Travaillant dans le domaine de l’exploration de l’or et ne se trouvant ainsi pas au cœur du village, il n’avait pas pu constater l’ampleur des dégâts.
«Le dimanche, quand on est sortis du bois, on a vu qu’il y avait un côté de l’autoroute qui était complètement bouché ; on ne savait pas encore pourquoi. C’est que l’autoroute Coquihalla avait déjà commencé à s’effondrer», explique-t-il, précisant que la route était fermée à l’est de Princeton.
«Le lendemain, ils ont fermé l’autoroute des deux côtés. On ne pouvait plus sortir du village», relate-t-il.
Antoine-Marie Fradette dit qu’il se sentait «comme dans une bulle» face à l’évènement.
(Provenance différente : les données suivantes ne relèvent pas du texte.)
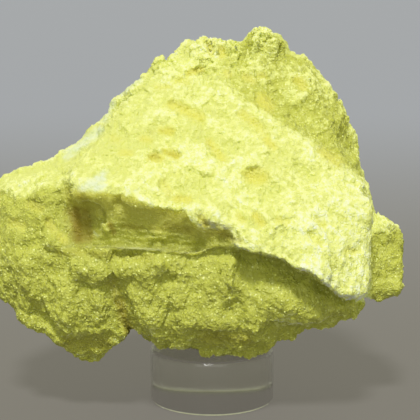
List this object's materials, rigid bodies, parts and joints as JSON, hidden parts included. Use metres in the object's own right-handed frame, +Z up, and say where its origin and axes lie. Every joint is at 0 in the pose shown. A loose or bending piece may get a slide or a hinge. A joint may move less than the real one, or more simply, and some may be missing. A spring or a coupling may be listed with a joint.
{
  "type": "native sulfur hand specimen on a display stand",
  "caption": "Broken lump of massive yellow native sulfur, about hand size, resting on a short clear round display stand.",
  "frame": {"origin": "centre of the stand's base, on the surface that it rests on", "axes": "+Z up along the stand's axis, +X along the specimen's long side, -Y towards the specimen's front"},
  "size_m": [0.0825, 0.0506, 0.0751],
  "materials": {
    "sulfur": "matte, granular, lemon yellow with powdery pale patches",
    "stand": "clear moulded acrylic, polished"
  },
  "bodies": {
    "root": {"sulfur": "sulfur", "stand": "stand"}
  },
  "joints": []
}
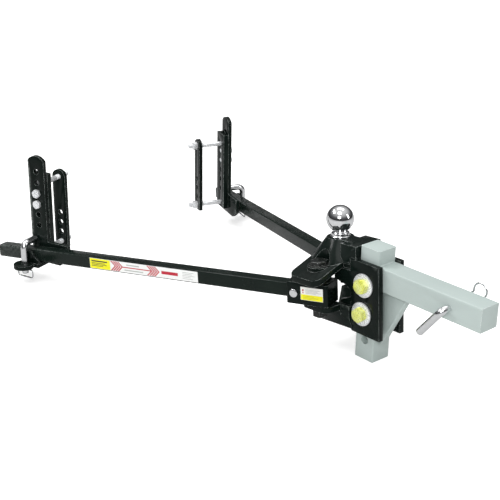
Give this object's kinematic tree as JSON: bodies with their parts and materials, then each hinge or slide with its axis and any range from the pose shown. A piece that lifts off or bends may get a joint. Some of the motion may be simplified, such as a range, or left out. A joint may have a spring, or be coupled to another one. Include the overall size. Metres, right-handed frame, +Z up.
{
  "type": "weight distribution hitch",
  "caption": "Drawbar shank with a ball head, swivelling spring arms and sway brackets that clamp to the rails of a trailer frame.",
  "frame": {"origin": "centre of the receiver pin hole, on the centre line of the shank bar", "axes": "+X forward along the shank towards the tow vehicle, +Y to the left, +Z up"},
  "size_m": [1.2014, 0.7618, 0.3061],
  "materials": {
    "shank_paint": "pale grey-green satin paint",
    "black_paint": "black semi-gloss powder coat",
    "arm_paint": "black semi-gloss powder coat",
    "black_fastener": "black painted bolts, worn on the corners",
    "ball_chrome": "polished chrome",
    "pin_chrome": "bright plated rod and wire",
    "bright_zinc": "bright zinc plate",
    "yellow_zinc": "yellow zinc plate",
    "socket_label": "printed vinyl",
    "arm_label": "printed vinyl"
  },
  "bodies": {
    "head": {"shank_bar": "shank_paint", "shank_column": "shank_paint", "shank_gusset": "shank_paint", "side_plate_right": "black_paint", "side_plate_left": "black_paint", "ball_platform": "black_paint", "top_plate": "black_paint", "bottom_plate": "black_paint", "tilt_spacer": "bright_zinc", "head_bolts": "yellow_zinc", "head_bolt_washers": "bright_zinc", "head_bolt_nuts": "yellow_zinc", "hitch_ball": "ball_chrome", "ball_lock_washer": "bright_zinc", "ball_nut": "bright_zinc", "socket_bolts": "black_fastener", "socket_bolt_washers": "black_fastener", "socket_bolt_nuts": "black_fastener"},
    "hitch_pin": {"hitch_pin": "pin_chrome"},
    "hitch_pin_clip": {"hitch_pin_clip": "pin_chrome"},
    "right_arm": {"right_socket": "black_paint", "right_socket_label": "socket_label", "right_arm": "arm_paint", "right_arm_label": "arm_label"},
    "right_arm_pin": {"right_arm_pin": "pin_chrome"},
    "right_arm_pin_clip": {"right_arm_pin_clip": "pin_chrome"},
    "right_bracket": {"right_sway_bracket": "black_paint", "right_shelf": "black_paint", "right_shelf_lip": "black_paint", "right_jacket": "black_paint", "right_link_plate": "black_paint", "right_bracket_bolts": "bright_zinc", "right_bracket_nuts": "bright_zinc", "right_frame_bolts": "bright_zinc", "right_frame_nuts": "bright_zinc"},
    "right_l_pin": {"right_l_pin": "pin_chrome"},
    "right_l_pin_clip": {"right_l_pin_clip": "pin_chrome"},
    "left_arm": {"left_socket": "black_paint", "left_socket_label": "socket_label", "left_arm": "arm_paint", "left_arm_label": "arm_label"},
    "left_arm_pin": {"left_arm_pin": "pin_chrome"},
    "left_arm_pin_clip": {"left_arm_pin_clip": "pin_chrome"},
    "left_bracket": {"left_sway_bracket": "black_paint", "left_shelf": "black_paint", "left_shelf_lip": "black_paint", "left_jacket": "black_paint", "left_link_plate": "black_paint", "left_bracket_bolts": "bright_zinc", "left_bracket_nuts": "bright_zinc", "left_frame_bolts": "bright_zinc", "left_frame_nuts": "bright_zinc"},
    "left_l_pin": {"left_l_pin": "pin_chrome"},
    "left_l_pin_clip": {"left_l_pin_clip": "pin_chrome"}
  },
  "joints": [
    {"name": "hitch_pin_turn", "type": "hinge", "parent": "head", "child": "hitch_pin", "pos_m": [0, 0, 0], "axis": [0, 1, 0], "continuous": true},
    {"name": "hitch_pin_clip_pull", "type": "slide", "parent": "hitch_pin", "child": "hitch_pin_clip", "axis": [0.766, 0, 0.6428], "range_m": [0, 0.032]},
    {"name": "right_arm_swivel", "type": "hinge", "parent": "head", "child": "right_arm", "pos_m": [-0.30258, -0.066, -0.05823], "axis": [-0.0958, 0, 0.9954], "range_deg": [-20.7, 55]},
    {"name": "right_arm_pin_turn", "type": "hinge", "parent": "right_arm", "child": "right_arm_pin", "pos_m": [-0.34541, -0.08226, -0.06235], "axis": [0.3518, -0.9354, 0.0339], "continuous": true},
    {"name": "right_arm_pin_clip_pull", "type": "slide", "parent": "right_arm_pin", "child": "right_arm_pin_clip", "axis": [-0.0958, 0, 0.9954], "range_m": [0, 0.025]},
    {"name": "right_bracket_slide", "type": "slide", "parent": "right_arm", "child": "right_bracket", "axis": [-0.9311, -0.3535, -0.0897], "range_m": [-0.04, 0.05]},
    {"name": "right_l_pin_turn", "type": "hinge", "parent": "right_bracket", "child": "right_l_pin", "pos_m": [-1.00859, -0.36717, -0.12628], "axis": [0, 0, 1], "continuous": true},
    {"name": "right_l_pin_clip_swing", "type": "hinge", "parent": "right_l_pin", "child": "right_l_pin_clip", "pos_m": [-1.00859, -0.36717, -0.15928], "axis": [-0.9349, -0.3549, 0], "range_deg": [-90, 90]},
    {"name": "left_arm_swivel", "type": "hinge", "parent": "head", "child": "left_arm", "pos_m": [-0.30258, 0.066, -0.05823], "axis": [-0.0958, 0, 0.9954], "range_deg": [-55, 18.3]},
    {"name": "left_arm_pin_turn", "type": "hinge", "parent": "left_arm", "child": "left_arm_pin", "pos_m": [-0.34605, 0.08044, -0.06241], "axis": [0.3125, 0.9494, 0.0301], "continuous": true},
    {"name": "left_arm_pin_clip_pull", "type": "slide", "parent": "left_arm_pin", "child": "left_arm_pin_clip", "axis": [-0.0958, 0, 0.9954], "range_m": [0, 0.025]},
    {"name": "left_bracket_slide", "type": "slide", "parent": "left_arm", "child": "left_bracket", "axis": [-0.9451, 0.314, -0.091], "range_m": [-0.04, 0.05]},
    {"name": "left_l_pin_turn", "type": "hinge", "parent": "left_bracket", "child": "left_l_pin", "pos_m": [-1.02054, 0.33721, -0.1273], "axis": [0, 0, 1], "continuous": true},
    {"name": "left_l_pin_clip_swing", "type": "hinge", "parent": "left_l_pin", "child": "left_l_pin_clip", "pos_m": [-1.02054, 0.33721, -0.1603], "axis": [0.949, -0.3153, 0], "range_deg": [-90, 90]}
  ]
}
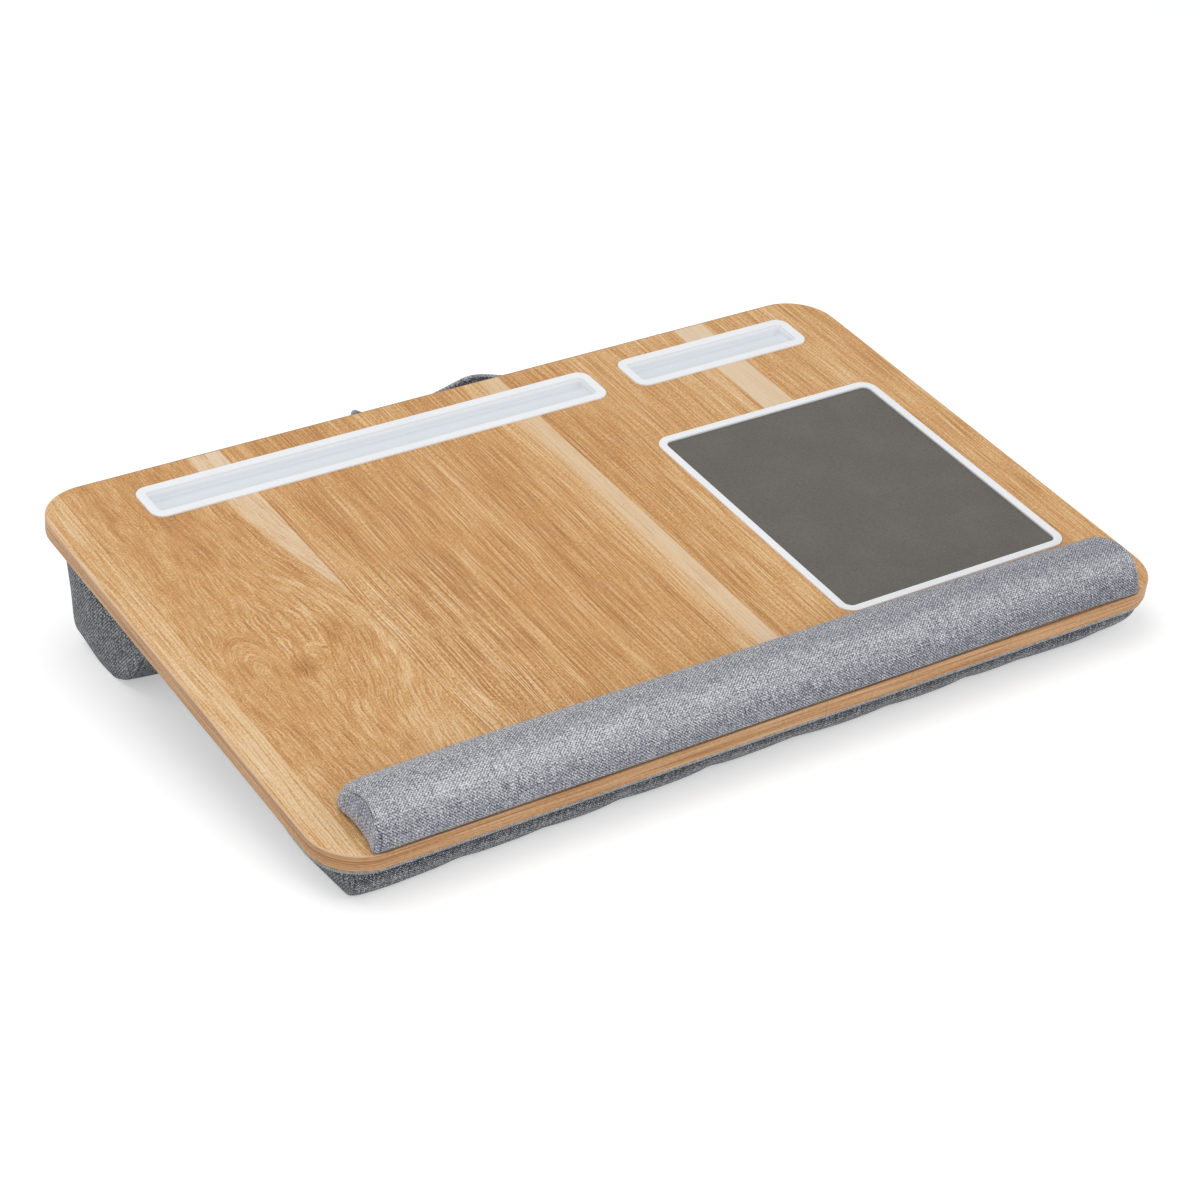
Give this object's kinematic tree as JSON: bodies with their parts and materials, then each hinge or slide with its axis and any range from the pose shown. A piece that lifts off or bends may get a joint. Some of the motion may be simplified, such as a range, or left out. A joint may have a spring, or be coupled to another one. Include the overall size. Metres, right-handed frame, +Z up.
{
  "type": "lap desk",
  "caption": "Cushioned lap desk: a tilted oak-look board with two slot trays, a recessed mouse pad and a padded wrist rest, on a two-bolster cushion with a carry strap",
  "frame": {"origin": "on the floor, under the middle of the whole desk, strap included", "axes": "+X to the user's right along the front edge, +Y away from the user, +Z up; the board rises towards +Y"},
  "size_m": [0.55, 0.379, 0.0842],
  "materials": {
    "core_board": "matte",
    "oak_laminate": "satin",
    "backing_laminate": "matte",
    "oak_edge": "satin",
    "white_plastic": "satin",
    "taupe_leather": "matte",
    "thin_foam": "matte",
    "adhesive_tape": "satin",
    "stiff_sheet": "matte",
    "soft_filling": "matte",
    "grey_twill": "matte",
    "grey_heather": "matte",
    "light_piping": "matte",
    "grey_strap": "matte"
  },
  "bodies": {
    "desk": {"board_core": "core_board", "oak_laminate": "oak_laminate", "backing_laminate": "backing_laminate", "edge_band": "oak_edge", "tablet_tray": "white_plastic", "pen_tray": "white_plastic", "mouse_pad_frame": "white_plastic", "mouse_pad_foam": "thin_foam", "mouse_pad": "taupe_leather", "wrist_rest_tape": "adhesive_tape", "wrist_rest_backer": "stiff_sheet", "wrist_rest_foam": "soft_filling", "wrist_rest_cover": "grey_twill", "panel_tapes": "adhesive_tape", "cushion_panel": "stiff_sheet", "cushion_piping": "light_piping", "cushion_web": "grey_heather", "front_bolster_cover": "grey_heather", "front_bolster_fill": "soft_filling", "rear_bolster_cover": "grey_heather", "rear_bolster_fill": "soft_filling", "strap_anchor_left": "grey_strap", "strap_anchor_right": "grey_strap"},
    "handle": {"carry_strap": "grey_strap"}
  },
  "joints": [
    {"name": "handle_swing", "type": "hinge", "parent": "desk", "child": "handle", "pos_m": [0, 0.16301, 0.0519], "axis": [1, 0, 0], "range_deg": [-90, 15]}
  ]
}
«L’épicerie a fermé la journée de l’inondation parce qu’il n’y avait pas assez de staff, mais ils ont réussi à ouvrir depuis. L’eau n’est pas potable; même une fois bouillie, elle n’est pas potable. On a manqué de chauffage entre lundi et aujourd’hui (21 novembre), on vient juste de ravoir le chauffage. Puis, le fait que les autoroutes étaient fermées des deux côtés, on était complètement isolés», explique-t-il.
Malgré la semaine difficile, Antoine-Marie Fradette se sent rassuré.
«Ils ont réussi à dégager une section de l’autoroute et ils l’ont ouverte aux voyageurs essentiels. […] Les gens ne peuvent pas se promener comme ils veulent, mais en ce moment sur l’autoroute, nous quand on revient de la job, on le voit, c’est juste des semi-remorques», affirme-t-il.
Il déclare n’avoir jamais ressenti de panique face aux évènements, à l’instar de son entourage. «Je suis assez résilient. Ce n’est pas la première fois que ça brasse en Colombie-Britannique cette année», résume-t-il.